Sapiens : Une brève histoire de l’humanité
Albin Michel505 pages
1 critique de lecteur

Avis de Adam Craponne : "De l'origine des espèces aux post-humains, en passant par un navarin douteux"

"Sapiens : Une brève histoire de l’humanité" de Yuval Noah Harari est paru en hébreu en 2011 puis en 2011 au Royaume-Uni sous le titre de "Sapiens : A brief history of humankind". L’ouvrage commence par préciser :

« Il y a eu des êtres humains avant qu’il y ait histoire. Des animaux très proches des hommes modernes apparurent il y a environ 2,5 ans millions d’années. (…) Les lecteurs de ce livre sont vraisemblablement tous des Homos sapiens : de l’espèce sapiens (sage) et du genre homo (homme). » (pages 14-15)

En fait notre propre espèce les Homo sapiens n’existe seulement que depuis environ 150.000 ans. "Une brève histoire de l'humanité" n’est pas une histoire brève de l’humanité. Yuval Noah Harari passe aussi beaucoup de temps sur notre passé, présent et avenir possible.  Les étapes de l'histoire de sapiens sont assez incontestées, mais l’auteur leur donne un éclairage nouveau avec brio.

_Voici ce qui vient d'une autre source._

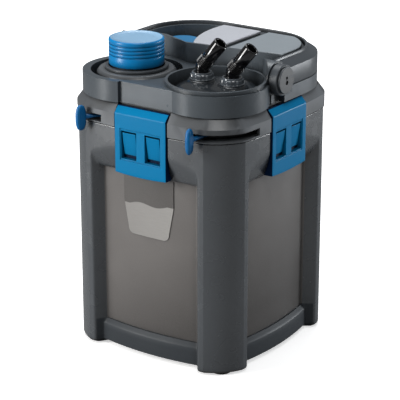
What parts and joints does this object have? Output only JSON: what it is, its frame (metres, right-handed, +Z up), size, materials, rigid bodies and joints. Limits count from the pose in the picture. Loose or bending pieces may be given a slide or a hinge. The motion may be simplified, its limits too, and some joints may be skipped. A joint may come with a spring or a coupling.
{
  "type": "aquarium canister filter",
  "caption": "Square canister water filter with latched pump head, lift-out prefilter with primer cap, swivelling hose elbows and folding carry handle.",
  "frame": {"origin": "on the floor below the middle of the tank, at the centre of the feet's resting plane", "axes": "+Z up, front face with the badge towards -Y, right face towards +X"},
  "size_m": [0.2335, 0.256, 0.3627],
  "materials": {
    "body_plastic": "satin moulded, fine grain",
    "dark_plastic": "satin",
    "rubber": "matte",
    "badge_foil": "satin two-tone foil",
    "basket_plastic": "satin",
    "foam_blue": "open-cell foam",
    "foam_orange": "open-cell foam",
    "ceramic": "rough ceramic granules",
    "cover_plastic": "fine sparkle, satin",
    "steel": "brushed",
    "potting": "smooth",
    "ceramic_white": "polished",
    "inner_plastic": "satin",
    "blue_plastic": "satin",
    "lever_plastic": "satin",
    "cap_plastic": "soft gloss",
    "gloss_black": "high gloss",
    "union_plastic": "clear grey, high gloss"
  },
  "bodies": {
    "tank": {"container": "body_plastic", "feet": "rubber", "badge": "badge_foil", "basket_lower": "basket_plastic", "basket_middle": "basket_plastic", "basket_upper": "basket_plastic", "foam_coarse": "foam_blue", "foam_fine": "foam_orange", "bio_media": "ceramic"},
    "head": {"head_gasket": "rubber", "head_base": "body_plastic", "head_deck": "body_plastic", "pump_housing": "body_plastic", "pump_cover_left": "cover_plastic", "pump_cover_right": "cover_plastic", "housing_screws": "steel", "motor_block": "potting", "rotor_shaft": "ceramic_white", "shaft_bushes": "rubber", "impeller_cover": "inner_plastic", "inlet_duct": "inner_plastic", "outlet_duct": "inner_plastic", "valve_sleeves": "inner_plastic", "cable_gland": "rubber", "heater_plug": "blue_plastic", "plug_seal": "rubber", "clip_pins": "steel", "handle_pivots": "steel"},
    "clip_front": {"clip_front": "blue_plastic"},
    "clip_right": {"clip_right": "blue_plastic"},
    "clip_rear": {"clip_rear": "blue_plastic"},
    "clip_left": {"clip_left": "blue_plastic"},
    "handle": {"carry_handle": "body_plastic", "hub_caps": "dark_plastic"},
    "prefilter_lever": {"prefilter_lever": "lever_plastic"},
    "adapter_lever": {"adapter_lever": "lever_plastic"},
    "prefilter": {"prefilter_lid": "dark_plastic", "prefilter_seal": "rubber", "cap_collar": "rubber", "prefilter_cage": "inner_plastic", "prefilter_foam": "foam_orange", "primer_spring": "steel"},
    "primer": {"primer_cap": "cap_plastic"},
    "adapter": {"adapter_body": "gloss_black", "adapter_seals": "rubber", "union_left": "union_plastic", "union_right": "union_plastic"},
    "elbow_left": {"elbow_left": "gloss_black"},
    "elbow_right": {"elbow_right": "gloss_black"},
    "rotor": {"impeller": "ceramic_white", "rotor_magnet": "potting"}
  },
  "joints": [
    {"name": "head_lift", "type": "slide", "parent": "tank", "child": "head", "axis": [0, 0, 1], "range_m": [0, 0.08]},
    {"name": "clip_front_open", "type": "hinge", "parent": "head", "child": "clip_front", "pos_m": [0, -0.1075, 0.2865], "axis": [-1, 0, 0], "range_deg": [0, 55]},
    {"name": "clip_right_open", "type": "hinge", "parent": "head", "child": "clip_right", "pos_m": [0.1075, 0, 0.2865], "axis": [0, -1, 0], "range_deg": [0, 55]},
    {"name": "clip_rear_open", "type": "hinge", "parent": "head", "child": "clip_rear", "pos_m": [0, 0.1075, 0.2865], "axis": [1, 0, 0], "range_deg": [0, 55]},
    {"name": "clip_left_open", "type": "hinge", "parent": "head", "child": "clip_left", "pos_m": [-0.1075, 0, 0.2865], "axis": [0, 1, 0], "range_deg": [0, 55]},
    {"name": "handle_swing", "type": "hinge", "parent": "head", "child": "handle", "pos_m": [0, -0.0112, 0.3178], "axis": [-1, 0, 0], "range_deg": [-90, 0]},
    {"name": "prefilter_lock", "type": "hinge", "parent": "head", "child": "prefilter_lever", "pos_m": [-0.0505, -0.052, 0.27], "axis": [0, 0, 1], "range_deg": [-60, 0]},
    {"name": "adapter_lock", "type": "hinge", "parent": "head", "child": "adapter_lever", "pos_m": [0.0545, -0.052, 0.27], "axis": [0, 0, 1], "range_deg": [0, 60]},
    {"name": "prefilter_lift", "type": "slide", "parent": "head", "child": "prefilter", "axis": [0, 0, 1], "range_m": [0, 0.07]},
    {"name": "primer_press", "type": "slide", "parent": "prefilter", "child": "primer", "axis": [0, 0, -1], "range_m": [0, 0.012], "stiffness_N_per_m": 600, "springref_m": -0.004, "deforming": ["primer_spring"]},
    {"name": "adapter_lift", "type": "slide", "parent": "head", "child": "adapter", "axis": [0, 0, 1], "range_m": [0, 0.07]},
    {"name": "elbow_left_swivel", "type": "hinge", "parent": "adapter", "child": "elbow_left", "pos_m": [0.035, -0.05, 0.32], "axis": [0, 0, 1], "range_deg": [-30, 90]},
    {"name": "elbow_right_swivel", "type": "hinge", "parent": "adapter", "child": "elbow_right", "pos_m": [0.074, -0.05, 0.32], "axis": [0, 0, 1], "range_deg": [-30, 90]},
    {"name": "rotor_spin", "type": "hinge", "parent": "head", "child": "rotor", "pos_m": [0.03, 0.058, 0.28], "axis": [0, 0, 1], "continuous": true}
  ]
}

« Un cerveau géant est épuisant pour le corps. Il n’est pas facile à trimballer, surtout enchâssé dans un crâne massif. Il est plus difficile encore à alimenter. Chez l’Homo sapiens, le cerveau représente autour de 2 % à 3 % du poids corporel total, mais il consomme 25 % de l’énergie du corps quand celui-ci est au repos, contre 8 % seulement pour le cerveau des autres grands singes. Les humains archaïques payèrent leurs gros cerveaux de deux façons. Premièrement, ils passèrent plus de temps à chercher de quoi se nourrir. Deuxièmement, leurs muscles s’atrophièrent. Comme un gouvernement détourne des fonds de la défense vers l’éducation, les hommes détournèrent de l’énergie des biceps vers les neurones. Que ce soit une bonne stratégie pour survivre dans la savane ne va pas de soi. Si un chimpanzé ne peut l’emporter dans une discussion avec un Homo sapiens, le singe peut le déchiqueter comme une poupée de chiffons. » (page 19)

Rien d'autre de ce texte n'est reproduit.